By passing under or over the Moon, I assume you mean passing by the leading edge of the Moon or the trailing edge of the Moon -- or equivalently, the nearside (hence giving a retrograde orbit around the Moon) or the farside (hence giving a prograde orbit). I suppose it's semantics concerning the phrase 'passing by'; it depends on what the reference point is.

You may have a point, I'm just not sure. I'm trying to decide -- once the spacecraft is within the Moon's gravitational influence it has to shed energy to fall lower into the Moon's gravitational well. I'm thinking that this energy has to be regained when it needs to leave the Moon's gravity well, so that's maybe a zero sum game. [I.e. perhaps the total delta-V is the same for either scenario.] One has to be careful in shifting from an Earth-centered reference frame to a Moon-centered reference frame when looking at the total energy in the system, so I know I need to be cautious in my thought process.

Guest

NASA likes orbital paths of minimum energy (fuel) required. They use earth spin (launch east) to assist climbing out of earth gravity well; Lunar approach offers choice of flying in front or behind the moon; if behind the moon was chosen spacraft is sling-shot to a higher velocity and would then escape lunar gravity well (without large retro-fire). The 'figure eight' permits the spacecraft to pass in front of the moon so as to slow the spacecraft (transfer momentum to the moon) which results in minimum thruster burn to achieve lunar orbit. Less fuel required.

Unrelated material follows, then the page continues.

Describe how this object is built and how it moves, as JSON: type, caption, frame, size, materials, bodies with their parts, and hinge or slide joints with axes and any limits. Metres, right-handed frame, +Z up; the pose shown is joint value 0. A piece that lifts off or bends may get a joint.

The trajectory of the spacecraft after a pass behind the Moon would depend on the path during its approach to the Moon's gravitational region of influence. Here are a few examples of possible paths that might occur following a pass 'behind' the Moon. Black lines indicate the path if the Moon weren't there, the blue lines show the Moon's effect. It is often possible for a change in velocity to have no net effect on speed, but the change in direction accounts for the increase (or decrease) in energy.

The believe the path chosen was to use the moon's gravity to return the spacecraft to the earth if the rocket burn in lunar orbit failed. This, in fact, happened in the case of Apollo 13.